**Task directions**.
Quote exactly and only this range of lines in the data below: the line that holds "The Blender code for this object" to the line that holds "the cloth runs", both included.

━━━ Extracted data

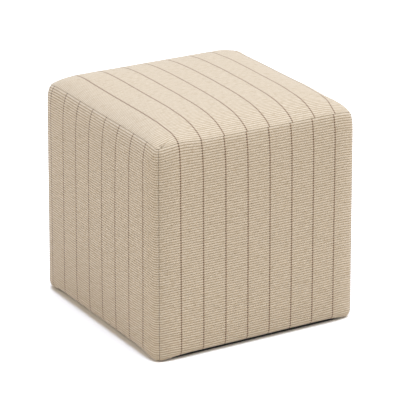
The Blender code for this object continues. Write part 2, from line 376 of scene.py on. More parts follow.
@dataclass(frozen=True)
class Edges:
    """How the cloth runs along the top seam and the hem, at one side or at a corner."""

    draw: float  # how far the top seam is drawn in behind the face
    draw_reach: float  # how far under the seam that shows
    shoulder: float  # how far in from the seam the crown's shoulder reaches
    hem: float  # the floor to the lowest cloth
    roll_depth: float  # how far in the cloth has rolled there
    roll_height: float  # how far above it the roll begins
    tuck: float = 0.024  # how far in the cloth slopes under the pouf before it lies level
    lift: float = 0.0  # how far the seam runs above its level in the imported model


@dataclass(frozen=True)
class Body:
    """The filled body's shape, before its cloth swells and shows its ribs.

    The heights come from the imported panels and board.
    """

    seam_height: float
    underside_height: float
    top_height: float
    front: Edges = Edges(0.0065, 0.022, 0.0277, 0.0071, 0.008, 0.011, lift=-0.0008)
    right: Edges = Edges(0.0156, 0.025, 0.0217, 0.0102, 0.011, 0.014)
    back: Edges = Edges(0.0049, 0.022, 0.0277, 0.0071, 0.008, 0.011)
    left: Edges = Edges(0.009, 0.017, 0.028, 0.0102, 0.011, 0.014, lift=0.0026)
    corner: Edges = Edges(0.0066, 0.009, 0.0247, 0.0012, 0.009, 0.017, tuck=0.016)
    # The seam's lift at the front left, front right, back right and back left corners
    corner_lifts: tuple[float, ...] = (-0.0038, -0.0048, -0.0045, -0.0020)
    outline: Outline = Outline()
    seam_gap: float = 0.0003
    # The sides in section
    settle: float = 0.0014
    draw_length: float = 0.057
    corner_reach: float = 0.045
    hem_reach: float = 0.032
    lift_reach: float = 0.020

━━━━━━
━━━ Extracted data

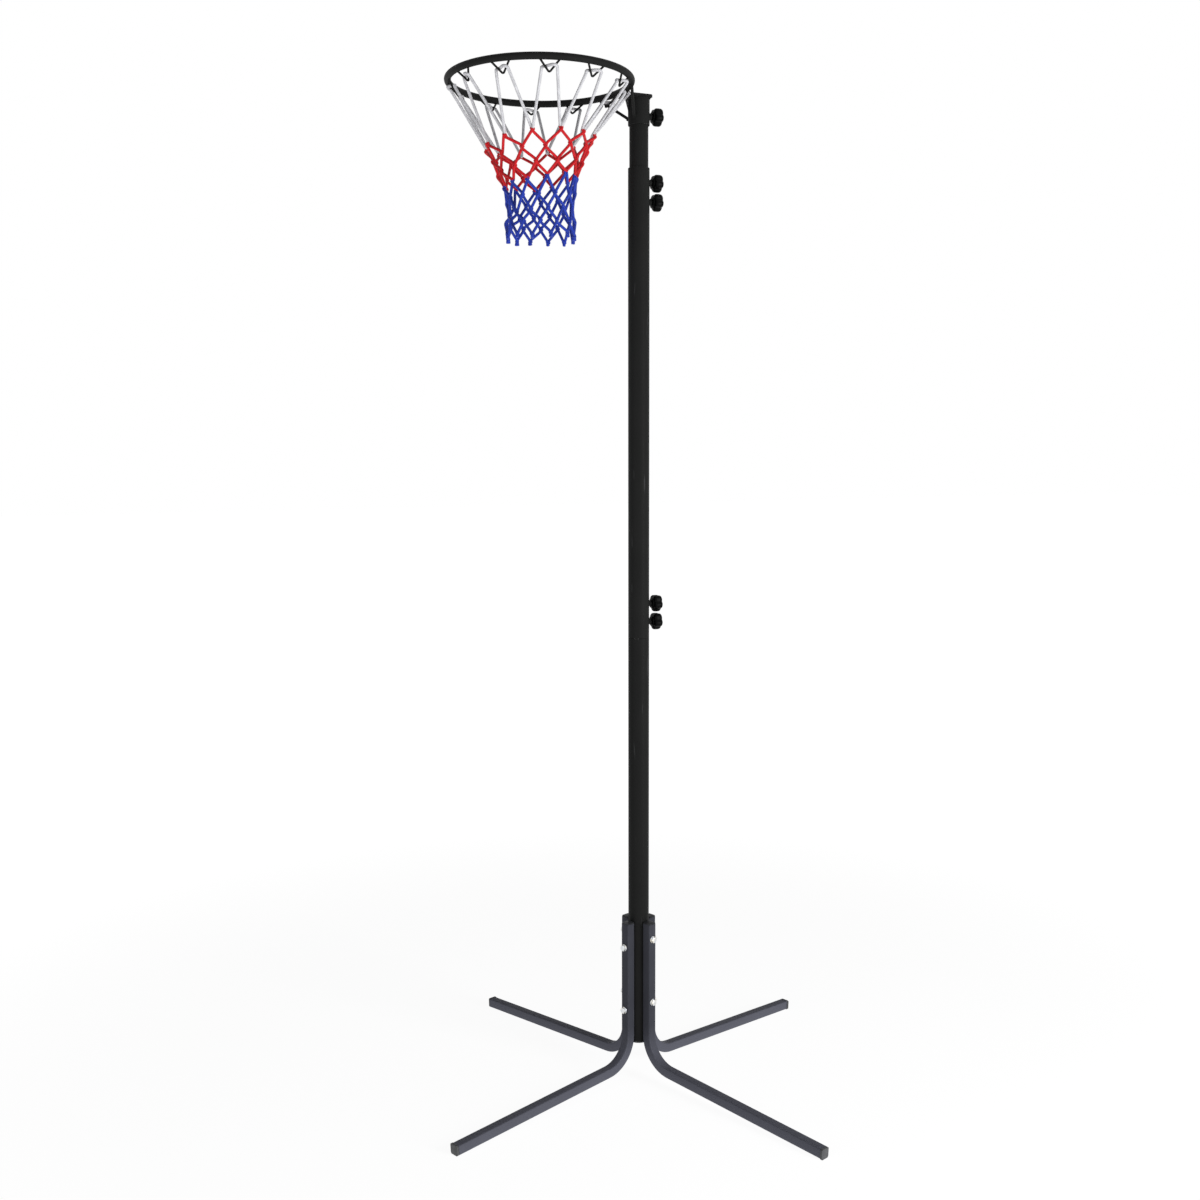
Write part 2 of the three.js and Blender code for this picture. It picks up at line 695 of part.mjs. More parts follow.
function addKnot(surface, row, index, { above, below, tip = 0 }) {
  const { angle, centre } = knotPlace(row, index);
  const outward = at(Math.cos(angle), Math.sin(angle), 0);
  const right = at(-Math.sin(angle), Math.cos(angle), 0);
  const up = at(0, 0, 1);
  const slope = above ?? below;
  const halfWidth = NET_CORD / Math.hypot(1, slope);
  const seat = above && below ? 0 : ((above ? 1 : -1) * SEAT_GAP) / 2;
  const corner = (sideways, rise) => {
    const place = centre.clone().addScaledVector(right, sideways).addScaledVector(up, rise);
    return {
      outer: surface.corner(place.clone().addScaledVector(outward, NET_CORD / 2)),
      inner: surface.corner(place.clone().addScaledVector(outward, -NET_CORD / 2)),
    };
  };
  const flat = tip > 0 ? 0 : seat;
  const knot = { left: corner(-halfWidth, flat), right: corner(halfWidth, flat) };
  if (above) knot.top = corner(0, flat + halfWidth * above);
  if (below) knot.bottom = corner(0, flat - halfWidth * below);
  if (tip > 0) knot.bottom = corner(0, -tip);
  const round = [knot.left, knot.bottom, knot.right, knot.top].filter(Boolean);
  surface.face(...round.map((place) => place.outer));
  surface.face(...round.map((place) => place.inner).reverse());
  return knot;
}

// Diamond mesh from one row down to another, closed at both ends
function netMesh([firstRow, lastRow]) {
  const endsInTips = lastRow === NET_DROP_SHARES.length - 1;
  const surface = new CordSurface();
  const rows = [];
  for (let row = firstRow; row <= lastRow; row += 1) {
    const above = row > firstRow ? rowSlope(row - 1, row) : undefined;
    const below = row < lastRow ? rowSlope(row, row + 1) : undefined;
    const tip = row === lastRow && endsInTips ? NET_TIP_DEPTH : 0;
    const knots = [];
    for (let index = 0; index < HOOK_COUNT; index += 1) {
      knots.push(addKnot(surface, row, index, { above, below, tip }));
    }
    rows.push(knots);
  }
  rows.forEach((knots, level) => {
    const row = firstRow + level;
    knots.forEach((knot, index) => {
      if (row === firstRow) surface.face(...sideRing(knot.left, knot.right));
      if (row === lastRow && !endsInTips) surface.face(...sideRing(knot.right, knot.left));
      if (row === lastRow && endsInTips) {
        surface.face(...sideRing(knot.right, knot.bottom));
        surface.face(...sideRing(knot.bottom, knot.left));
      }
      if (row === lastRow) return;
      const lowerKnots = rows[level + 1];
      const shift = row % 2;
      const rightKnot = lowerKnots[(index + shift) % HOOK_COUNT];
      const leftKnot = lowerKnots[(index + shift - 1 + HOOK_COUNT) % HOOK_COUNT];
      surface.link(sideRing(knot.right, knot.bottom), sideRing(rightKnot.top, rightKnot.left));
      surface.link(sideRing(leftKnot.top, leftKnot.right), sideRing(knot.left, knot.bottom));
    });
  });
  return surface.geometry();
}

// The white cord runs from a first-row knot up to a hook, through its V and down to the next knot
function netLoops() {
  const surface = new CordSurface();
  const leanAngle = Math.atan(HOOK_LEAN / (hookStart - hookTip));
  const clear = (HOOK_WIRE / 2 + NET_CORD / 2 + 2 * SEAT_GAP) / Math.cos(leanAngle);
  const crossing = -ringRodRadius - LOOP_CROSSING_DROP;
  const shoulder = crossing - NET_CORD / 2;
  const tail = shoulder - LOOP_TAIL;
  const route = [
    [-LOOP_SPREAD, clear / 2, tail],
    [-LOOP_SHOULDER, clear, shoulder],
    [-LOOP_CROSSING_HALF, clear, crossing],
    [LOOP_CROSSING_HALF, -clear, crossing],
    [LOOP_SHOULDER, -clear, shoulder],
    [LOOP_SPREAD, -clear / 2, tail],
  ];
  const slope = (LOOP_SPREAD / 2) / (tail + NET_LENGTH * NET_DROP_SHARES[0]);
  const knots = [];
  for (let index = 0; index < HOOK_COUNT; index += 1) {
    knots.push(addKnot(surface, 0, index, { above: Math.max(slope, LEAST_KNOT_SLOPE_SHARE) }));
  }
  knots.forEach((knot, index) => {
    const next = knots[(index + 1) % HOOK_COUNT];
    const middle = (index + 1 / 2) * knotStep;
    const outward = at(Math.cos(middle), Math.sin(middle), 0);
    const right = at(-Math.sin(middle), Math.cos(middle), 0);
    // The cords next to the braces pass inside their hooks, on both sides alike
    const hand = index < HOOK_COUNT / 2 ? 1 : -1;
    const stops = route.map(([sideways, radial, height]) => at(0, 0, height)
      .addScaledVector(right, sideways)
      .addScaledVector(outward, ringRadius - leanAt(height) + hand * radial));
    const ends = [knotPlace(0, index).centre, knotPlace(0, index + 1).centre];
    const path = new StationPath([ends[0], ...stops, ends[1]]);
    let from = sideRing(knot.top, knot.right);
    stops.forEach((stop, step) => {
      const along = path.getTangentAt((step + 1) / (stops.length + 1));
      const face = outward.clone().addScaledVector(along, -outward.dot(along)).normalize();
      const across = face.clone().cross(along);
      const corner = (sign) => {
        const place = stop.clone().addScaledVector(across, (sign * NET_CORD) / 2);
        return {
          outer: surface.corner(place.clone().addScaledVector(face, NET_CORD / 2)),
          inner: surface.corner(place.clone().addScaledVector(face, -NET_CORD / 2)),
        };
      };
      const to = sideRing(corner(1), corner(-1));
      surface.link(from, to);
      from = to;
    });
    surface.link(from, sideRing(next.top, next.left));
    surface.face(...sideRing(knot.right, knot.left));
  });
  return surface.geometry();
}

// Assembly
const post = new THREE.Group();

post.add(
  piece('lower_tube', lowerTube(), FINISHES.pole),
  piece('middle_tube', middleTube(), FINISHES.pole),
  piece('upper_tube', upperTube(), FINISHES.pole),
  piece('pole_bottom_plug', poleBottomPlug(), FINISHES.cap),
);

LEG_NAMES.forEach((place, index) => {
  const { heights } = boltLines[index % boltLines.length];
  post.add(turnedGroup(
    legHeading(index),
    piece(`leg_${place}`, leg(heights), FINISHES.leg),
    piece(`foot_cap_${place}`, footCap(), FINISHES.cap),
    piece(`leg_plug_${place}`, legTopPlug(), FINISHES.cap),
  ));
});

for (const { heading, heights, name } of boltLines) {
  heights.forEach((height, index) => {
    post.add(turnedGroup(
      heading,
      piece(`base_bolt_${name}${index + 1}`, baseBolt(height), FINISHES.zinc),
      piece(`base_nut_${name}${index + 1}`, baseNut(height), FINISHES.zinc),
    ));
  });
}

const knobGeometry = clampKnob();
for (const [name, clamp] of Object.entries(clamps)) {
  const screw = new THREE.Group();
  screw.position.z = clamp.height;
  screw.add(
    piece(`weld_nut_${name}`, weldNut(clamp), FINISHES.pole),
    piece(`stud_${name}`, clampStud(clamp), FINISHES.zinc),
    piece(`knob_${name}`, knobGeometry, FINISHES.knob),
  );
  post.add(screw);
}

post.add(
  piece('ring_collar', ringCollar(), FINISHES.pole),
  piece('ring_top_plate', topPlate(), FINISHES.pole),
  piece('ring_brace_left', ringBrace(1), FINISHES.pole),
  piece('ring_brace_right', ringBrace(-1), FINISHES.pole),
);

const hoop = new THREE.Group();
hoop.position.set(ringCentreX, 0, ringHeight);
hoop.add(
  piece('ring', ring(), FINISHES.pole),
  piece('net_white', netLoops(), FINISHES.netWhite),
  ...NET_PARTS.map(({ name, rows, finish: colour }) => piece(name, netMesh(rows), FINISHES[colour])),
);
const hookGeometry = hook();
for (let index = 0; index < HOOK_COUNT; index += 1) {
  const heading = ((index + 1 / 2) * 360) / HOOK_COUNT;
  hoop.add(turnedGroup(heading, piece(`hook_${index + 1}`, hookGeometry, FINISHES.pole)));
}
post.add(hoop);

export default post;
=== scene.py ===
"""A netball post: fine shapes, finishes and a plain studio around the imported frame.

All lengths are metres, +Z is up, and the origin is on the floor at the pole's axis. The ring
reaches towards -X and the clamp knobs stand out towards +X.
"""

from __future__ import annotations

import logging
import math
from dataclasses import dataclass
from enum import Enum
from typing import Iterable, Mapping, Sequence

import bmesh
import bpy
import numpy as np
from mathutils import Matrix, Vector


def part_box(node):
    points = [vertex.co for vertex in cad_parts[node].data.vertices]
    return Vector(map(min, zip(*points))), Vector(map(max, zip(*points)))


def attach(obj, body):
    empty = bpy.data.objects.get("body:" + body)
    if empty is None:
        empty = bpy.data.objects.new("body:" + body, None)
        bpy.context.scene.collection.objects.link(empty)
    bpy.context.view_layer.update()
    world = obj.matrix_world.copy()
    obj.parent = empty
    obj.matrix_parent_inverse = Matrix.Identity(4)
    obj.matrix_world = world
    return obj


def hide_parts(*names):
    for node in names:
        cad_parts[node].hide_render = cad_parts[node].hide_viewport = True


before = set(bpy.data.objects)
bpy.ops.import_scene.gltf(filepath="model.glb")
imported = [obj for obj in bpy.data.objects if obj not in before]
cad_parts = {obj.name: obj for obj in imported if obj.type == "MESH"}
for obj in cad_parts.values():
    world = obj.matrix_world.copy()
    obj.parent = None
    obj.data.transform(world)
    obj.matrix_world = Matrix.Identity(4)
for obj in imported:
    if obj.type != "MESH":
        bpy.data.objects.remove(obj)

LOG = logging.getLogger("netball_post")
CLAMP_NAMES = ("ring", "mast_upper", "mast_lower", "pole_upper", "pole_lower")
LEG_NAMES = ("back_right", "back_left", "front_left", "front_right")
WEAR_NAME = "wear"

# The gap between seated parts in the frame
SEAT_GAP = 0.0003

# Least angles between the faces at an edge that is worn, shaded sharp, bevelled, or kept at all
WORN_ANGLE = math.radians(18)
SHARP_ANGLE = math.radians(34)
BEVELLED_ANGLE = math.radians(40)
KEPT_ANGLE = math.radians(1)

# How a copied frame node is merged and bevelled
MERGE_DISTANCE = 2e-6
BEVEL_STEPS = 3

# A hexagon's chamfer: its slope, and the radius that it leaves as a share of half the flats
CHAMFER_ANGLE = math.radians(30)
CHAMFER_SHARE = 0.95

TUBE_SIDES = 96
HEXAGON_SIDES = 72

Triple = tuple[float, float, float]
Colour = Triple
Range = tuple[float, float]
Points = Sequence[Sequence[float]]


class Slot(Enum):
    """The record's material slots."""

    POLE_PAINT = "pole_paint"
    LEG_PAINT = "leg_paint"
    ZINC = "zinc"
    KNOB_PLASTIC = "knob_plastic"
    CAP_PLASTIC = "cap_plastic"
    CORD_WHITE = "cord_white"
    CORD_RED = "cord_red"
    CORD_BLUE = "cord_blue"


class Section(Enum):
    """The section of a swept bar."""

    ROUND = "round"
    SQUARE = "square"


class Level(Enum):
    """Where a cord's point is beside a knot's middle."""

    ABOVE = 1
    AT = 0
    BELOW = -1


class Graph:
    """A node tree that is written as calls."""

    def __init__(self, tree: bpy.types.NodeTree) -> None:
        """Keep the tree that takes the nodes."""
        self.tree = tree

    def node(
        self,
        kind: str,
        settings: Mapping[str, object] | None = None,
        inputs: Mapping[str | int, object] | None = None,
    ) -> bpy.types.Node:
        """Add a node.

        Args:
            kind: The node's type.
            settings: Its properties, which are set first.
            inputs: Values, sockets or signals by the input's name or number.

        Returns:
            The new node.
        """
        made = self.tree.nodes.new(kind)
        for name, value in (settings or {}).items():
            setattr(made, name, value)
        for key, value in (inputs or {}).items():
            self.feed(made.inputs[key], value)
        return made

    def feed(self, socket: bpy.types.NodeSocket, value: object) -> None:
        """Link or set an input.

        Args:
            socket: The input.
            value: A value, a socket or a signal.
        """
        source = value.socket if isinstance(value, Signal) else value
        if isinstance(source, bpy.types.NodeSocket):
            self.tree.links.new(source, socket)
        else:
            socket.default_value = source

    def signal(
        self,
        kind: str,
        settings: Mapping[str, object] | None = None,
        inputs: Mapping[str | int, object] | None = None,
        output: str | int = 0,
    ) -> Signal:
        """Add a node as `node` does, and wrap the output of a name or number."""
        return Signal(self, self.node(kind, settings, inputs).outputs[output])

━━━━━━
━━━ Extracted data

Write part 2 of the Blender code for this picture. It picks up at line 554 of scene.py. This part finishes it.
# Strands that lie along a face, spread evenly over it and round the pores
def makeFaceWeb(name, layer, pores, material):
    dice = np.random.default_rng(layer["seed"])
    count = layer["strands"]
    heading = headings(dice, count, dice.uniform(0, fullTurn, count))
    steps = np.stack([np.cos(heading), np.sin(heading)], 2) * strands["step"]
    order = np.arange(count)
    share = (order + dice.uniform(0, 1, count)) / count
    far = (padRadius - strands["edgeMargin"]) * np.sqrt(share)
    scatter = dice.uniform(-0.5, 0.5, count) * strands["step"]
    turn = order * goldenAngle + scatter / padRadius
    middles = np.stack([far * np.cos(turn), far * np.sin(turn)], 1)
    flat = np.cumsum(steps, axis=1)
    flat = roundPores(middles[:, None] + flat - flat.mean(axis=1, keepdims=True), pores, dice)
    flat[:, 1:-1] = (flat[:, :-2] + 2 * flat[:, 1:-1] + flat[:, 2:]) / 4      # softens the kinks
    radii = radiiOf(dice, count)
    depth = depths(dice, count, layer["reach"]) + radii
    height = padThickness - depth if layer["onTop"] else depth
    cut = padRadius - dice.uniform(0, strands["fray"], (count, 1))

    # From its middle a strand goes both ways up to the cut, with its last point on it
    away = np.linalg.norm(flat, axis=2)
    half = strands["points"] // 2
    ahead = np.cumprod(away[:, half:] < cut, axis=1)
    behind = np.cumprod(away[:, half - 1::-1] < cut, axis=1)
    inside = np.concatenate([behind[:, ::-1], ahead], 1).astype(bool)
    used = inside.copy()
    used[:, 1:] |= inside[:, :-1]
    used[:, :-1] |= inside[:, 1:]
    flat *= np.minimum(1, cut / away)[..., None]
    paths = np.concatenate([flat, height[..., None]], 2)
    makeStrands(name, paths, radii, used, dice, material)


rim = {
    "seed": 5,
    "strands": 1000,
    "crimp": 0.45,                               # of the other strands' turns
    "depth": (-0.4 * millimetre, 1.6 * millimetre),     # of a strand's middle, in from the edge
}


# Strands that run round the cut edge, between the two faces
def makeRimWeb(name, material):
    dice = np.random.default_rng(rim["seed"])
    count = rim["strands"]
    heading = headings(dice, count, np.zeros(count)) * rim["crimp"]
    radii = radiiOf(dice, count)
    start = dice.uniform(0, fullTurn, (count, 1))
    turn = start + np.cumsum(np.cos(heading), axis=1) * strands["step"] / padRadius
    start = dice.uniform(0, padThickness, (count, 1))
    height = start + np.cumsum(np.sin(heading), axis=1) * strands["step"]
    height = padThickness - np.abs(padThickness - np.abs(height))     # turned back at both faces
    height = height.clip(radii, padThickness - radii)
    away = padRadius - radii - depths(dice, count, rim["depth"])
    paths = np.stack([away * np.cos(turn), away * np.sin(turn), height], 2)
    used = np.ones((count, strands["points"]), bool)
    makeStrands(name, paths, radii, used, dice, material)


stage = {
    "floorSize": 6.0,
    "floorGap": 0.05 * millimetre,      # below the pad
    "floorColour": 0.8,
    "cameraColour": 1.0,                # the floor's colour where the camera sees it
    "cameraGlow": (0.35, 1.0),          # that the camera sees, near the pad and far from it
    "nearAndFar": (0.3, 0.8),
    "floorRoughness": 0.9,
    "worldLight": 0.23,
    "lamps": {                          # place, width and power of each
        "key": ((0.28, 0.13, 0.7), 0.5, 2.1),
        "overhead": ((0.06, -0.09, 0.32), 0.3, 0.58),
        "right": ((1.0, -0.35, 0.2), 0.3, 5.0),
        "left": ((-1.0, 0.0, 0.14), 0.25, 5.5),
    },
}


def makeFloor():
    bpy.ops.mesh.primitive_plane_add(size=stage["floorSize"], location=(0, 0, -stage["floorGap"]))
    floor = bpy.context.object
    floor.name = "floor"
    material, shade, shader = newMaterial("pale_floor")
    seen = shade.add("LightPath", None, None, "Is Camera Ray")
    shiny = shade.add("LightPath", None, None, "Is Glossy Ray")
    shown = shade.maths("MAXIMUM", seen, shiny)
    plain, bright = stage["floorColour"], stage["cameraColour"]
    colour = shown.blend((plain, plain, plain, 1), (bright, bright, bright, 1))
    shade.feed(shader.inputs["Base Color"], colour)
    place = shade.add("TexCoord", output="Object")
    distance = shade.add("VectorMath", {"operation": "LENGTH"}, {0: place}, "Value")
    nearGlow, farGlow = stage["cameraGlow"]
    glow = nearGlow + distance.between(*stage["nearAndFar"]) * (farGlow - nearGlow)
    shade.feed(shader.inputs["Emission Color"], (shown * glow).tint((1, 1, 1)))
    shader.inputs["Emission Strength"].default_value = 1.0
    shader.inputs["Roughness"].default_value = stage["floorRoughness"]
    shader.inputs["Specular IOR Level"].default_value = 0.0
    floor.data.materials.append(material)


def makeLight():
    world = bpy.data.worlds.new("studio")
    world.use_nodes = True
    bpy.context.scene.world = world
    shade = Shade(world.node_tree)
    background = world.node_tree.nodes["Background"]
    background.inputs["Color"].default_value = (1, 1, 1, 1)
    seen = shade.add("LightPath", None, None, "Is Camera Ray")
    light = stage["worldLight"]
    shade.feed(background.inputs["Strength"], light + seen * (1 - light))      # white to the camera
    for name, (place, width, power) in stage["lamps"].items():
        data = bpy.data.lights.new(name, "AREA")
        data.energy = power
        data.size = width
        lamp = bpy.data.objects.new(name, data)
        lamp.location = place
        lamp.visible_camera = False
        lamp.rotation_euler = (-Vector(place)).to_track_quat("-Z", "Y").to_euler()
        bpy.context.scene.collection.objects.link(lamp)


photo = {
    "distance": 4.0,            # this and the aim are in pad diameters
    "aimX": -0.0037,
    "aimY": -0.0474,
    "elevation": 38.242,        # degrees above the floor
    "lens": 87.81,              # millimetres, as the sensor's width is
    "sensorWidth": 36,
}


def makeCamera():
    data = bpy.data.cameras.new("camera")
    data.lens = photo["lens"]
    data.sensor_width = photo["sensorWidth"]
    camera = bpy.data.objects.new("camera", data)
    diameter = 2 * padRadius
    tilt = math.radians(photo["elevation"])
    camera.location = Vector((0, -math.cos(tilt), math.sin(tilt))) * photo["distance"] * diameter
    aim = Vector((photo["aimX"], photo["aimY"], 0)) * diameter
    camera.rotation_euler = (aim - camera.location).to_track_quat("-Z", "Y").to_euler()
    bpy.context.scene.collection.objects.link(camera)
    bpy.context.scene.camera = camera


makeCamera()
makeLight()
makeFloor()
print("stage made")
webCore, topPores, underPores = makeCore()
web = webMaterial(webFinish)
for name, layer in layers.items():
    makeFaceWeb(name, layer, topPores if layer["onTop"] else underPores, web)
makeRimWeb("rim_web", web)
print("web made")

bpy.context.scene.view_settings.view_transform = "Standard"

━━━━━━

**Task solution**.
The Blender code for this object continues. Write part 2, from line 376 of scene.py on. More parts follow.
@dataclass(frozen=True)
class Edges:
    """How the cloth runs along the top seam and the hem, at one side or at a corner."""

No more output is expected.